Beyond Central London the threads diverged. Suburban residents were generally reliant on a single radial route, with only the occasional outlying attempt to link these together. Residents of the boroughs of Bexley, Bromley, Merton, Sutton, Richmond, Kingston, Hillingdon and Harrow received no Night Bus offering at all. And even for those lucky enough to have one nearby it probably didn't run very often. Just look at how rubbish the N81 was.
N81 Kennington - Streatham (one journey, Sunday morning only) N82 New Cross - Woolwich (4 journeys, only one of which was between 1am and 4am) N83 Charing Cross - Tottenham (5 journeys, i.e. one vehicle shuttling back and forth) N84 Charing Cross - Becontree (2 journeys, Sunday morning excepted) N85 Charing Cross - Grove Park (12 journeys using Pay As You Enter buses) N86 Charing Cross - Brockley Rise (16 journeys, but most only to New Cross) N87 Charing Cross - Tooting - Charing Cross (circular) (every 25 minutes) N88 Farringdon - Wandsworth (5 journeys, Sunday morning excepted)
Night Buses running south of the river were all eighty-somethings.

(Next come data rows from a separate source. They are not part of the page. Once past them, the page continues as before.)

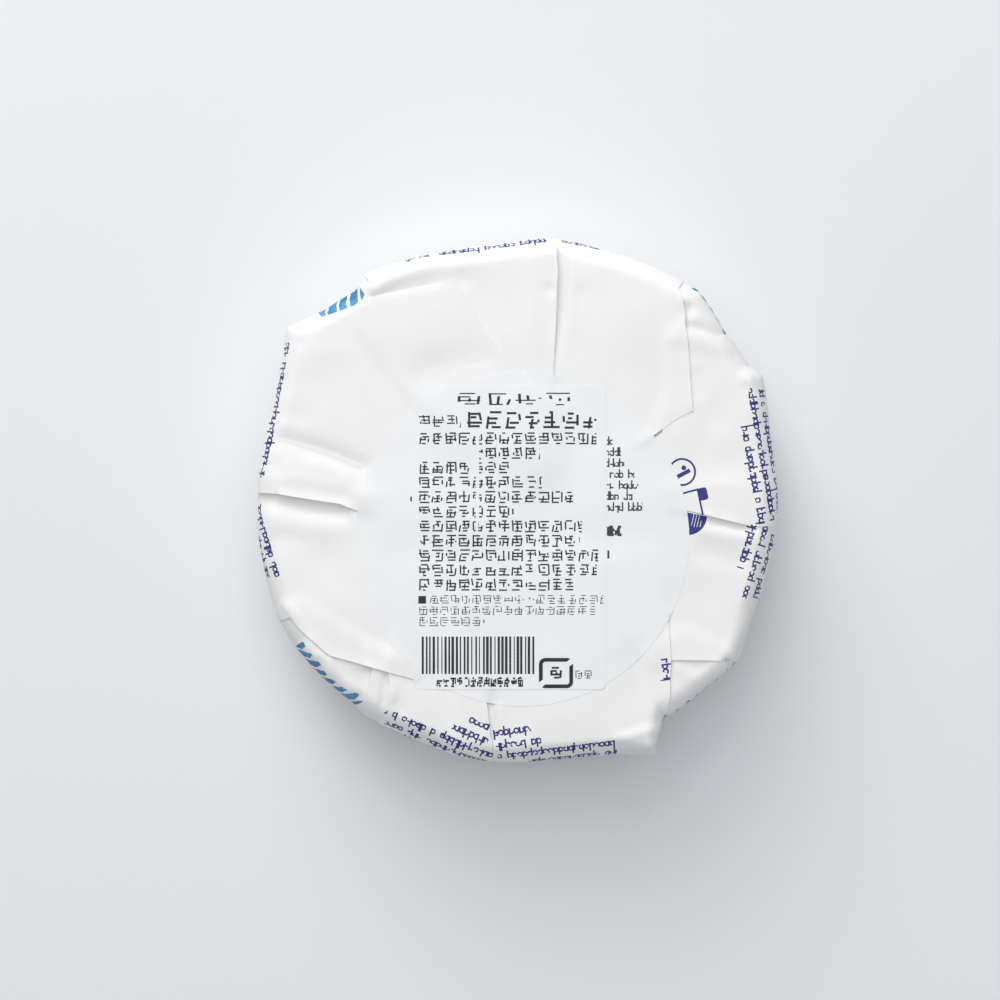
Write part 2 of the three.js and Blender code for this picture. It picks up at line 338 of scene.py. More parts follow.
add_flap(
    "flap_right_upper", (354, 398.4), (353, 397),
    (*TOP_EDGE_B, (32.6, 33), (32.6, 24), (30, 14), (20, 6), (16, 0), (30, -1), *PLEAT_RIGHT),
    curl(PLEAT_RIGHT, 1.6, 0.3, (0.05, 0.3)),
    curl(TOP_EDGE_B, 1.2, -0.16, (0.02, 0.02)),
    dent(40.2, 15.6, 3.4, -0.3, 1.8, 60),
    dent(43, 8.6, 4, -0.28, 1.8, 10),
    crease(((36.8, 27.5), (37.6, 20.5)), 1.6, -0.2, (0.2, 0.2)),
    fold(((46.6, 27.4), (50.4, 26)), 1.3, 0.35, (0.2, 0.2)),
    fold(((49.2, 29.6), (51, 23.4)), 1.1, -0.35, (0.2, 0.2)),
    crease(((47.6, 23.6), (48.8, 22.3)), 0.7, -0.4),
    crumple(49.5, 26, 3.6, 0.22, 1.9),
    crease(((44.5, 31), (48.8, 26.6)), 1.2, -0.22, (0.2, 0.2)),
)
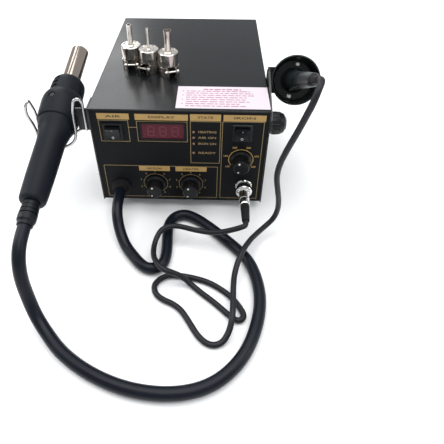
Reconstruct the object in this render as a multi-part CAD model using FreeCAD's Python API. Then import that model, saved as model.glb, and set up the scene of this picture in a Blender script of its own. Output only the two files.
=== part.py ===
import FreeCAD, Part
import math
import os

"""Hot air rework station with a soldering iron, a hot air gun and three spare nozzles.

Units are millimetres. Shapes are drawn from the case: x from its middle plane, to the right
as seen from the front, y back from its front edge, z up from the bench. save() then moves
each one so that the origin is the middle of the whole footprint, on the bench.
"""

V = FreeCAD.Vector

# ---------------------------------------------------------------- driving dimensions
case_w = 187.0           # width of the sheet-metal case
case_d = 245.0           # depth of the case
case_top = 135.0         # height of the case's top above the bench
foot_h = 10.0            # rubber feet
sheet = 1.4              # cover sheet thickness
panel_y = 0.6            # front face of the front panel, set back inside the cover's lip
panel_t = 1.8            # front and rear panel thickness
footprint_mid_x = -5.8   # middle of the whole footprint, from the case's middle plane
footprint_mid_y = 75.6   # and from the case's front edge

display_x = (-39.3, 4.5)
display_z = (99.8, 118.0)
lamp_x = 14.6
lamp_z = (108.5, 101.3, 93.6, 81.5)
lamp_r = 1.5
switch_w = 21.0
switch_places = {"air_switch": (-70.0, 107.5), "iron_switch": (65.5, 108.5)}
switch_pivot_y = 3.0
rocker_rest_deg = 10.0   # at rest the lower half is pressed, which is off

# name, x, z, skirt radius, grip radius, height in front of the panel
knobs = (
    ("temperature", 66.0, 73.5, 11.5, 8.9, 16.0),
    ("airflow", -29.5, 37.0, 11.3, 8.8, 16.0),
    ("heater", 11.0, 37.0, 11.3, 8.8, 16.0),
)
knob_gap = 0.5
shaft_r = 3.0
running = 0.05           # radial clearance of a running fit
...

Those north of the river included eighties and nineties.
N89 London Bridge - Southall (6 journeys, Sunday morning excepted) N90 Pimlico - Edmonton (8 journeys, Sunday morning excepted) N91 Liverpool Street - Willesden (3 journeys, Sunday morning excepted) N92 Charing Cross - Highgate (half-hourly, Sunday morning excepted) N93 Charing Cross - Hampstead Heath (hourly, Sunday morning excepted) N94 Liverpool Street - Cricklewood (6 journeys, Sunday morning excepted) N95 Victoria - Barking (6 journeys, Sunday morning excepted) N96 Waterloo - Leyton (hourly, Sunday morning excepted) N97 Liverpool Street - Turnham Green (10 journeys, Sunday morning excepted) N98 Holborn - Romford (12 journeys, but only 4 all the way to Romford) N99 Chingford - Victoria & Albert Docks (2 journeys, three hours apart)
One other Night Bus pootled around the mainline rail termini in Central London on a Monday morning following a circuitously irregular route. LT staff passes were not valid. [23:35] Waterloo → Victoria → Paddington → Euston → King's Cross → W → V → P → KX → V [01:48] [02:53] Victoria → Paddington → Euston → King's Cross → Waterloo → KX → W → E → KX → P → V → W [05:17]
The sweet spot for suburban Night Buses in 1972 was New Cross Gate, perhaps because it had a bus garage. I'd have done OK here in Bow with route N98, apart from a 90 minute gap between half past one and three. But Willesden, Woolwich and Walthamstow were a much tougher prospect, the latter requiring a change of (infrequent) buses to get into town, while Wimbledon, Wembley and Wood Green were essentially marooned.
1972 was plainly a very different time, with none of the small hours nightlife we associate with central London today and only a few shiftworkers needing to get around at night. Also most of these timetables were seriously irregular so having a printed copy would have been a necessity, which is why I've still got one to peruse half a century later.
Only the N97 runs under the same number today, the rest of the 1970s night bus service has been totally rejigged with numbers now generally reflecting the daytime route each bus shadows. It took until 1984 before London had as many as 30 night bus routes, and even then the entire nightbus service could be run with just 80 vehicles. We have it so much better today.
I hope that's helped answer any questions you may have had about London's night bus network exactly 50 years ago.
I also have full 1972 timetables for London Country North West, Green Line Express, Midland Red Leamington & District, Southern Vectis, Hants & Dorset Motor Services, Alder Valley, Red & White Western Welsh, Crosville Motor Services, Bristol Omnibus Co, Ribble Express and Eastern Counties South Cambridgeshire, although I will not subject you to full analysis of these at this time, save to say that night bus services were not generally featured.